Van Tuinen has employed a similar mix. ‘We’ve got a large mixed-voice chorus – sopranos, altos, tenors, basses – there are about 70 of those. They’re the university students from the Conservatorium of Music. The Conservatorium has an excellent choir … And the orchestra is made up of instrumentalists from the Conservatorium of Music.

‘I’m the Artistic Director of the company, so I conduct these projects myself so that the students have an idea of what that would feel like, and we bring in soloists who are principals with the opera company, so the singers in the choir and the instrumentalists get to work with really top-flight soloists.’
I ask van Tuinen about the vexed question of cultural appropriation in relation to Tippett’s use of African American spirituals, which take the role of Lutheran hymns in Bach’s Passions.
Van Tuinen pauses before answering. ‘Yeah, I think about that a lot,’ he says. ‘On the spectrum of cultural appropriation – and that’s a challenging thing to say even in itself – I see so much love and respect for them in the music that I’m willing to let it slide, whereas if a composer came to me today and said, “This is what I’d like to do”, I’d ask a different set of questions.’

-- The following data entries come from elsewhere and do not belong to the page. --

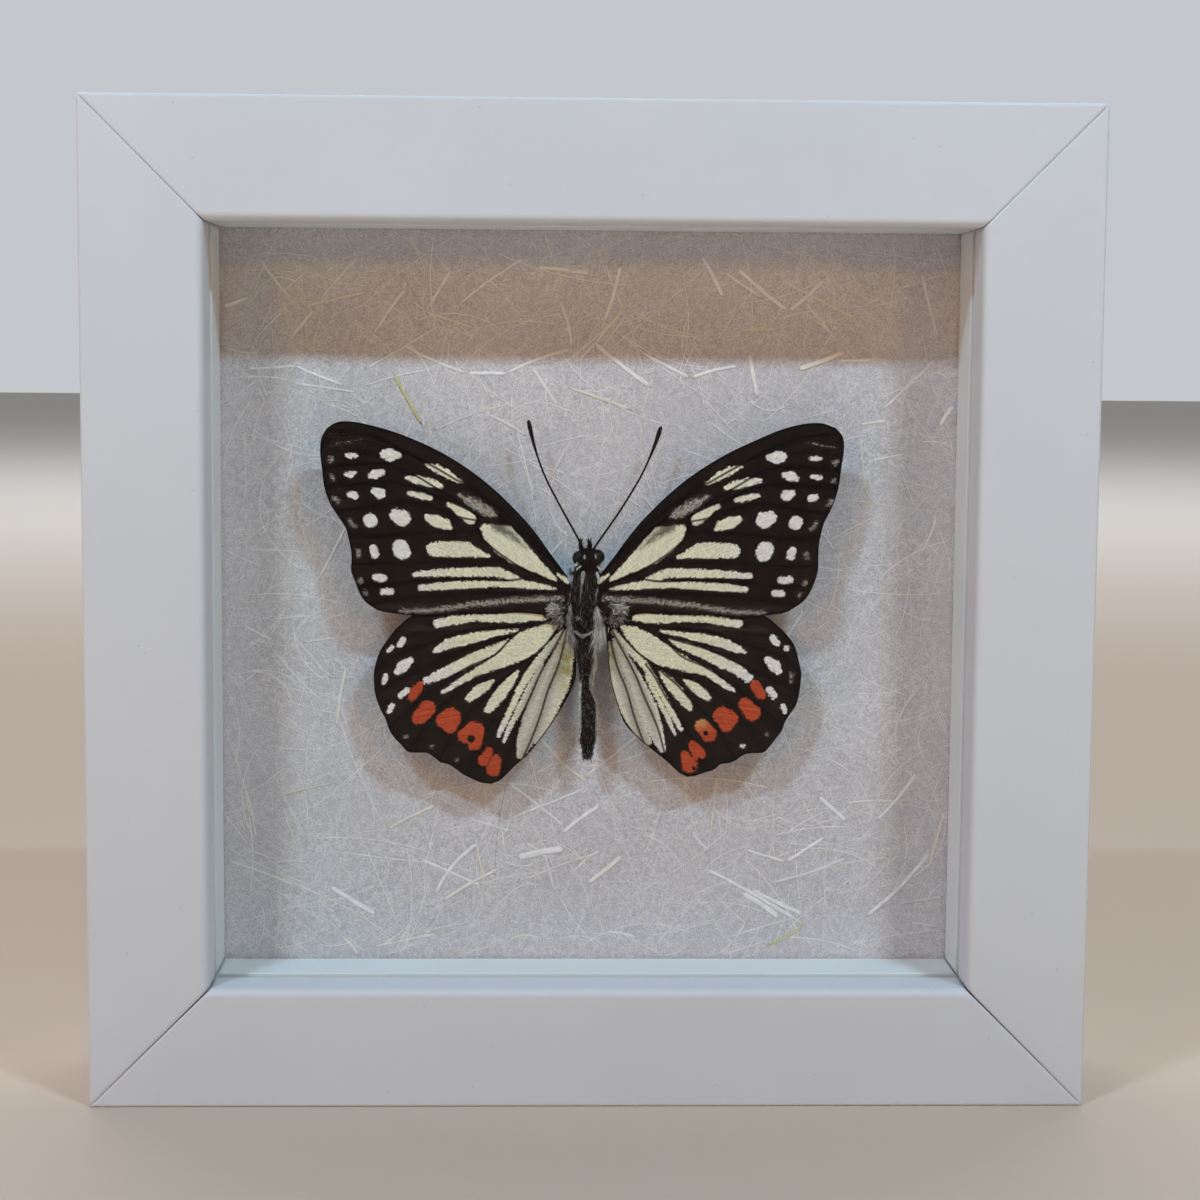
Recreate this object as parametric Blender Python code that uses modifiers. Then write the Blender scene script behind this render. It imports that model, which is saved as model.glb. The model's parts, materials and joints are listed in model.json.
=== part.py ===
# Framed butterfly specimen: a white box frame, glazed in front, with the spread insect held
# on a pin over a sheet of handmade paper. The frame stands on its bottom rail. X runs along
# the frame, Y from the glass to the back and Z up, in metres, and the origin is under the
# middle of the frame. Depths are measured from the front face of the frame.
import math

import bmesh
import bpy
from mathutils import Vector

# Frame
FRAME_SIDE = 0.150
FRAME_DEPTH = 0.032
RAIL_WIDTH = 0.018
WALL_WIDTH = 0.012
LIP_DEPTH = 0.0075
LIP_ROUNDING = 0.0013
EDGE_ROUNDING = 0.0005
MIN_GAP = 0.0003

# Layers inside the frame
GLASS_THICKNESS = 0.002
PAPER_DEPTH = 0.0196
PAPER_THICKNESS = 0.0003
BOARD_THICKNESS = 0.005
BACK_THICKNESS = 0.0025

# Steel points that hold the layers in
POINT_THICKNESS = 0.0006
POINT_WIDTH = 0.006
POINT_LENGTH = 0.014
POINT_IN_WOOD = 0.005
POINT_OFFSET = 0.033

# Sawtooth hanger on the back board
HANGER_LENGTH = 0.044
HANGER_HEIGHT = 0.008
HANGER_THICKNESS = 0.0007
HANGER_RAISE = 0.0015
HANGER_END = 0.007
HANGER_DROP = 0.024
TOOTH_COUNT = 13
TOOTH_PITCH = 0.002
TOOTH_DEPTH = 0.0014
BRAD_RADIUS = 0.0005
BRAD_HEAD_RADIUS = 0.0016
BRAD_HEAD_THICKNESS = 0.0006
BRAD_LENGTH = 0.0065

# Butterfly: places are (X, Z), and wing outlines are (outward from the two wings' middle, up
# from the middle of the thorax)
THORAX_PLACE = (-0.00095, 0.0748)
THORAX_HALF_SIZE = (0.0025, 0.0023, 0.0048)
ABDOMEN_X = -0.0004
BODY_DEPTH = 0.0146
HEAD_PLACE = (-0.0003, 0.0819)
HEAD_HALF_SIZE = (0.0014, 0.0011, 0.0014)
EYE_RADIUS = 0.0009
PALP_LENGTH = 0.0026
PIN_RADIUS = 0.00035
PIN_SINK = 0.0011

WING_THICKNESS = 0.0004
FOREWING_DEPTH = 0.0133
HINDWING_DEPTH = 0.0142
FOREWING_MIDDLE_X = -0.0011
HINDWING_MIDDLE_X = -0.0003
FOREWING_OUTLINE = (
    (0.0031, 0.0042), (0.0050, 0.0074), (0.0092, 0.0127), (0.0151, 0.0184), (0.0214, 0.0228),
    (0.0280, 0.0258), (0.0335, 0.0274), (0.0370, 0.0276), (0.0397, 0.0258), (0.0403, 0.0226),
    (0.0399, 0.0182), (0.0384, 0.0145), (0.0368, 0.0113), (0.0362, 0.0078), (0.0360, 0.0050),
    (0.0352, 0.0023), (0.0335, -0.0002), (0.0300, -0.0016), (0.0250, -0.0018),
    (0.0180, -0.0015), (0.0100, -0.0013), (0.0034, -0.0014),
)
HINDWING_OUTLINE = (
    (0.0040, -0.0016), (0.0120, 0.0012), (0.0210, 0.0010), (0.0270, -0.0019), (0.0298, -0.0038),
    (0.0319, -0.0066), (0.0330, -0.0106), (0.0327, -0.0154), (0.0311, -0.0179),
    (0.0302, -0.0201), (0.0278, -0.0230), (0.0251, -0.0233), (0.0231, -0.0246),
    (0.0209, -0.0253), (0.0195, -0.0268), (0.0162, -0.0275), (0.0128, -0.0258),
    (0.0092, -0.0226), (0.0059, -0.0189), (0.0030, -0.0126), (0.0030, -0.0075),
)
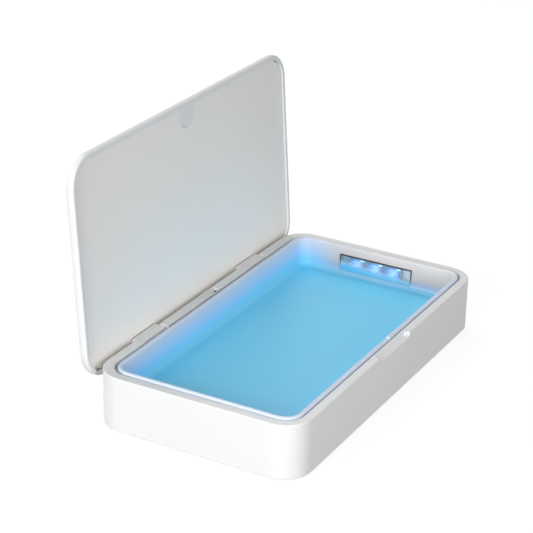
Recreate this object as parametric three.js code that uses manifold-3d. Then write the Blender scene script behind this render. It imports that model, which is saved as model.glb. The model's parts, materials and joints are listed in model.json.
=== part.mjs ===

He adds, ‘I think a strict interpretation of cultural appropriation would rule all these pieces out, but that’s not where I live.’
At the end of the day, this seems consistent with A Child of Our Time’s underlying Jungian philosophy of acknowledging complexity and seeking internal reconciliation rather than taking sides.
For his part, Tippett conceded this was ‘very easy to say, very difficult to do’ – especially at a time when ‘god has left the light of the heavens for the dark of the collective unconscious’. In words that now seem prophetic, he said, ‘I hold it to be just possible for individuals, but impossible for collectives in our present climate of self-righteousness – of groups, societies, nations.’
Nevertheless, Tippett wanted to end A Child of Our Time on a note of affirmation. Van Tuinen is cautiously optimistic. ‘It’s very moving; it’s incredible powerful. The piece is only an hour long, but you go on such a journey across it that when you get to that last spiritual, you feel a collective presence.’